## REQUIREMENT
Begin with the line that contains "spring = wound_blank() & working_envelope()", end with the line that contains "for node in", and extract exactly that stretch of lines.

* * * * * * *

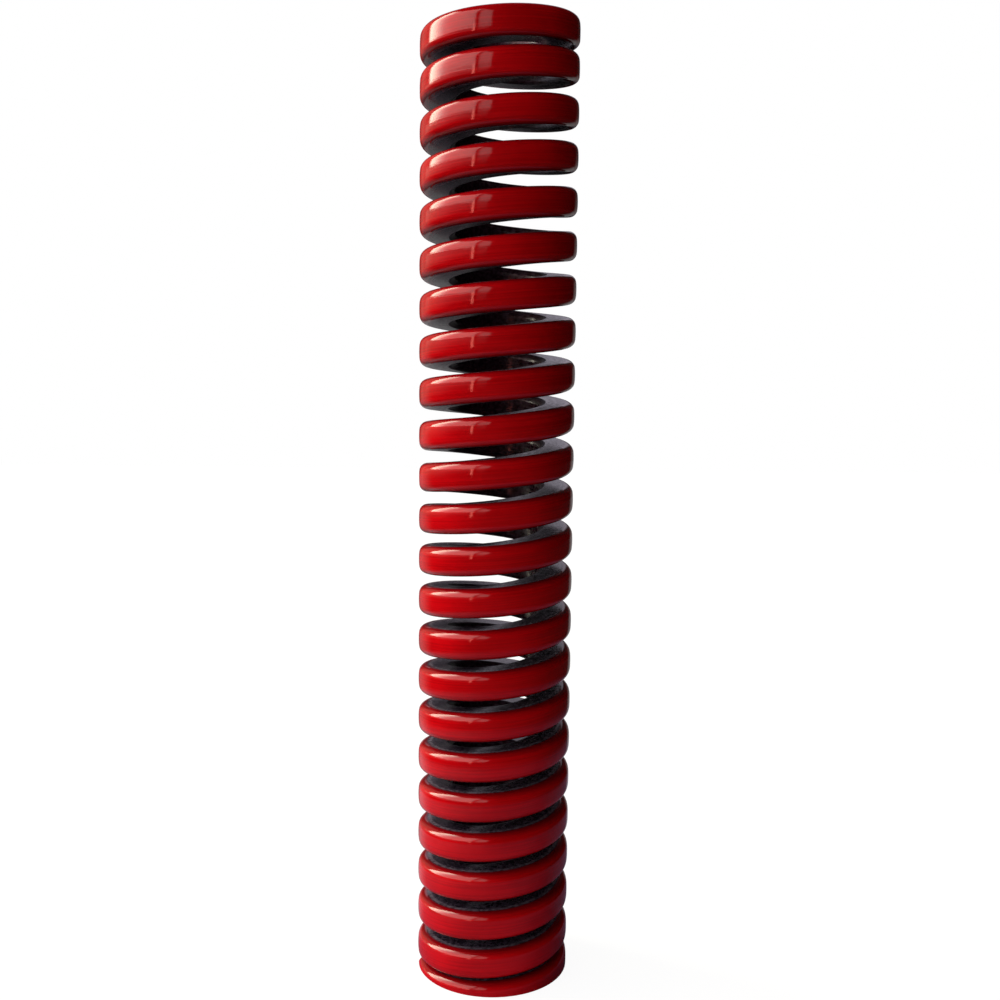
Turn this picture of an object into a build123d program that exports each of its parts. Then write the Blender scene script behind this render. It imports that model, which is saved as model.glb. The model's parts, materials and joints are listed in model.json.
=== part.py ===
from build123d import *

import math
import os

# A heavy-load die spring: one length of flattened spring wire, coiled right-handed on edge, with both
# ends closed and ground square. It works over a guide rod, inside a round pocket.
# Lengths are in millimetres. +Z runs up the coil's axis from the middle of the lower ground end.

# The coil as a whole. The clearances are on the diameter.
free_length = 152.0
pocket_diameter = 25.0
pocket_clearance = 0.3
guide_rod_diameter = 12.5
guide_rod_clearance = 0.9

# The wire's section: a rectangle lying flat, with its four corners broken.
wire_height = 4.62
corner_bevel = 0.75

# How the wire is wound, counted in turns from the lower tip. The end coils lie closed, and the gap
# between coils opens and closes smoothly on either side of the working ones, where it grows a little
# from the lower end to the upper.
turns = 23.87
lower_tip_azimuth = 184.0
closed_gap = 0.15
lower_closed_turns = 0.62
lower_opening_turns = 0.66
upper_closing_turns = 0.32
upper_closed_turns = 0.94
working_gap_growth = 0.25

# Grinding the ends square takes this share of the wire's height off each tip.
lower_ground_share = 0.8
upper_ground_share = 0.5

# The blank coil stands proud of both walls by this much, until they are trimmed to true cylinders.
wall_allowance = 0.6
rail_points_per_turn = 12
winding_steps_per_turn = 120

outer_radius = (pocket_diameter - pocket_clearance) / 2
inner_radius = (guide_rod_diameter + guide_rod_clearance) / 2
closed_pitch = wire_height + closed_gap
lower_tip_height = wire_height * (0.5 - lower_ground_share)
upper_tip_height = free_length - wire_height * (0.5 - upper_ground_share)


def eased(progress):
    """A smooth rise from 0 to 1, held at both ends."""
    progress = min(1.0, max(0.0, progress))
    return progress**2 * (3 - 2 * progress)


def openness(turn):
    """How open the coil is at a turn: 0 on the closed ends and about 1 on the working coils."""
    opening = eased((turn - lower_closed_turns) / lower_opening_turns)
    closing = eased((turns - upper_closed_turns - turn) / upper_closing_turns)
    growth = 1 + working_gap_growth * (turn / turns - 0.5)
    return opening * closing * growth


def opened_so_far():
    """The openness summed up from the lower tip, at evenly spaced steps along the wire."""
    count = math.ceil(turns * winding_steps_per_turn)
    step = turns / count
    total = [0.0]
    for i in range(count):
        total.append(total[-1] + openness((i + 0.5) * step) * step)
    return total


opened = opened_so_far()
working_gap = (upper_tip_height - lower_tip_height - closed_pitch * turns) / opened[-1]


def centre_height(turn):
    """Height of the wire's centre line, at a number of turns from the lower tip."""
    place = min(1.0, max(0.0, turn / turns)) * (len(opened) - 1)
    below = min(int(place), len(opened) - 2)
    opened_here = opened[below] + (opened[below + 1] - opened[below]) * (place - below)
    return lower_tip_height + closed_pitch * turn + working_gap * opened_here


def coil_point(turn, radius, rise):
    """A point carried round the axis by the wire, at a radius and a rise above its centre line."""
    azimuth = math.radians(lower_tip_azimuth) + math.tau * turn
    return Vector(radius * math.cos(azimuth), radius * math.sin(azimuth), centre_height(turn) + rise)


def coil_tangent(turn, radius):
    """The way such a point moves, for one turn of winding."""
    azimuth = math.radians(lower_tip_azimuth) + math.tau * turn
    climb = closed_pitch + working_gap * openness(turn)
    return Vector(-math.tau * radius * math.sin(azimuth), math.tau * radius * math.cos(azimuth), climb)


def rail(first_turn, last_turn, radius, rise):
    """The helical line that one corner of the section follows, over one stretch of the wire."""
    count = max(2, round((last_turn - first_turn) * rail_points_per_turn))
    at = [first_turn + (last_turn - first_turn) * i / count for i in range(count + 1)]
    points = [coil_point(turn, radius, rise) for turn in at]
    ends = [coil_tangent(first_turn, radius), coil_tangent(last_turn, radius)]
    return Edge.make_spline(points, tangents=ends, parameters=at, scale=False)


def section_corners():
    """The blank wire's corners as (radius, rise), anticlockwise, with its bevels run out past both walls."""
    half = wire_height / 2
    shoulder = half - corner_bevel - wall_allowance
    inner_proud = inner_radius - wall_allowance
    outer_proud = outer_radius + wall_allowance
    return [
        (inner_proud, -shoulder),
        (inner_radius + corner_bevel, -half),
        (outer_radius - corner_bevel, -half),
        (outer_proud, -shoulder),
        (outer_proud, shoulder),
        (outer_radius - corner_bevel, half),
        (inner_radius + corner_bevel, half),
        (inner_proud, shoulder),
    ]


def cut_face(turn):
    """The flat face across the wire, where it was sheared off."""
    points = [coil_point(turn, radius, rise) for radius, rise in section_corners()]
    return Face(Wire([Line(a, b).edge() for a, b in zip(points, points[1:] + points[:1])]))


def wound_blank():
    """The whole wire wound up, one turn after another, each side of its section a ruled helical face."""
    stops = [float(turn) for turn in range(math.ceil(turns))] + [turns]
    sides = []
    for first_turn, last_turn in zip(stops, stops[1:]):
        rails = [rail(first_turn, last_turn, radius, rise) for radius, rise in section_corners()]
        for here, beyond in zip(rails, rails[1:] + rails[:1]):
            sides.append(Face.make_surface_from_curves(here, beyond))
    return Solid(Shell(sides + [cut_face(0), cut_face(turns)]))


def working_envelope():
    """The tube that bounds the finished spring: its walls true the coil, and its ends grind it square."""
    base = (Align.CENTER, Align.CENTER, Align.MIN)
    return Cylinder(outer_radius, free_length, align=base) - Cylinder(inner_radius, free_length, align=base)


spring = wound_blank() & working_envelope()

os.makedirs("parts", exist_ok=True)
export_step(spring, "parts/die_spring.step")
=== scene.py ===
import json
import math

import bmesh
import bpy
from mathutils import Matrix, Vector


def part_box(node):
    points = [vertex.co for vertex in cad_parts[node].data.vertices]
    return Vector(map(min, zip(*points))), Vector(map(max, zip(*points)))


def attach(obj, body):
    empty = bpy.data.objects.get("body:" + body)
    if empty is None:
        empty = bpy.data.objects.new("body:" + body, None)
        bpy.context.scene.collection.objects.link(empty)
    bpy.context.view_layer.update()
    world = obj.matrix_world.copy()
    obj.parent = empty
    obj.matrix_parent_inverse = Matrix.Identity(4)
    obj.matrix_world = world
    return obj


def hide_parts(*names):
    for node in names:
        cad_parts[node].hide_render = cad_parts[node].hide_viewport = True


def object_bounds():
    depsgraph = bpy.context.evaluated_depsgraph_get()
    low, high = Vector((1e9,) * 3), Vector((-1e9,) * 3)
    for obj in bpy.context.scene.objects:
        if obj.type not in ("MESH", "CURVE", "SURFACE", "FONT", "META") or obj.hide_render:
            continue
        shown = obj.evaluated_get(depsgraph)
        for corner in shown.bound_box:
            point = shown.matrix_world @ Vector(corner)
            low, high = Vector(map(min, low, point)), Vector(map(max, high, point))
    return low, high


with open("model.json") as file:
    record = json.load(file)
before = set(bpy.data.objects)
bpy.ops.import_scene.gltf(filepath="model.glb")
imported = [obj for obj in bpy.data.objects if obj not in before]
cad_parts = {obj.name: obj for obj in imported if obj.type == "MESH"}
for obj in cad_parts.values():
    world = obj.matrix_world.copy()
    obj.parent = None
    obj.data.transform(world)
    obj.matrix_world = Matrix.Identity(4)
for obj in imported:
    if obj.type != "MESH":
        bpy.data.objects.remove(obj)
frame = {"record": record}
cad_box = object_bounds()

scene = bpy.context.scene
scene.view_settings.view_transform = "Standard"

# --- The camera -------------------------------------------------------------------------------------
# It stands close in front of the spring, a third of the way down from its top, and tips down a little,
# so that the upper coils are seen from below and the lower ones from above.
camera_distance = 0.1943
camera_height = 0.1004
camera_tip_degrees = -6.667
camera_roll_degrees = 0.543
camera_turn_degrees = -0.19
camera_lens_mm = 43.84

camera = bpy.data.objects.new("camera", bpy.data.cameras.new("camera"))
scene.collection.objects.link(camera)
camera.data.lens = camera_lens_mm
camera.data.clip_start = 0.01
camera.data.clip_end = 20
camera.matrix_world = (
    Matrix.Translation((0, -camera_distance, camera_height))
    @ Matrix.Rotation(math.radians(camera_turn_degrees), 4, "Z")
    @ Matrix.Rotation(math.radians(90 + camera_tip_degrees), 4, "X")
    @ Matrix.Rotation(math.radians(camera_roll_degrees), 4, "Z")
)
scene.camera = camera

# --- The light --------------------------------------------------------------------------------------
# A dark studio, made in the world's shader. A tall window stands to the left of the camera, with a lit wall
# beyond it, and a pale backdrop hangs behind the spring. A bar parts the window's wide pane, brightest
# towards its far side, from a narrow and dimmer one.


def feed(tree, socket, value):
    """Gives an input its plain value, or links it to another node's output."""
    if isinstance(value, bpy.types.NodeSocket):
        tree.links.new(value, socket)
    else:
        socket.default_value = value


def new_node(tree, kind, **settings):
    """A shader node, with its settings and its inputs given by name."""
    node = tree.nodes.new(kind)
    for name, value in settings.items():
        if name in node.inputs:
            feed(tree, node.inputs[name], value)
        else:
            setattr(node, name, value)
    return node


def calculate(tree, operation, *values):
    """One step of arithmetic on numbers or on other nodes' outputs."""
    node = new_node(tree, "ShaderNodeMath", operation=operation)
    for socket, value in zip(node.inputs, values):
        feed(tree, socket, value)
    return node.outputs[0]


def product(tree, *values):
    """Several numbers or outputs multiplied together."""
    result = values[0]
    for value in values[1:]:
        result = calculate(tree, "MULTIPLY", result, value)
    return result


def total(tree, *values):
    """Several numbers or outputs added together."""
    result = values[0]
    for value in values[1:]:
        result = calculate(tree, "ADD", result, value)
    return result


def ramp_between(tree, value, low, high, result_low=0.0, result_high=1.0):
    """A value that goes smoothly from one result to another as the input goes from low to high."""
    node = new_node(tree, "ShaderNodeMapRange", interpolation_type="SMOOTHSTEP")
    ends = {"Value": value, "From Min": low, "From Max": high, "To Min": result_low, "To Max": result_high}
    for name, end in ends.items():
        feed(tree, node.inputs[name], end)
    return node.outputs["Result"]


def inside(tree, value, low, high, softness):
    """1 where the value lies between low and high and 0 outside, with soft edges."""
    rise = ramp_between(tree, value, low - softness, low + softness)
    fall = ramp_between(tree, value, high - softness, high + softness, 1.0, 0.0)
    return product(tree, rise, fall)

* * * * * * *

## ANSWER TO THIS EXERCISE
spring = wound_blank() & working_envelope()

os.makedirs("parts", exist_ok=True)
export_step(spring, "parts/die_spring.step")
=== scene.py ===
import json
import math

import bmesh
import bpy
from mathutils import Matrix, Vector


def part_box(node):
    points = [vertex.co for vertex in cad_parts[node].data.vertices]
    return Vector(map(min, zip(*points))), Vector(map(max, zip(*points)))


def attach(obj, body):
    empty = bpy.data.objects.get("body:" + body)
    if empty is None:
        empty = bpy.data.objects.new("body:" + body, None)
        bpy.context.scene.collection.objects.link(empty)
    bpy.context.view_layer.update()
    world = obj.matrix_world.copy()
    obj.parent = empty
    obj.matrix_parent_inverse = Matrix.Identity(4)
    obj.matrix_world = world
    return obj


def hide_parts(*names):
    for node in names:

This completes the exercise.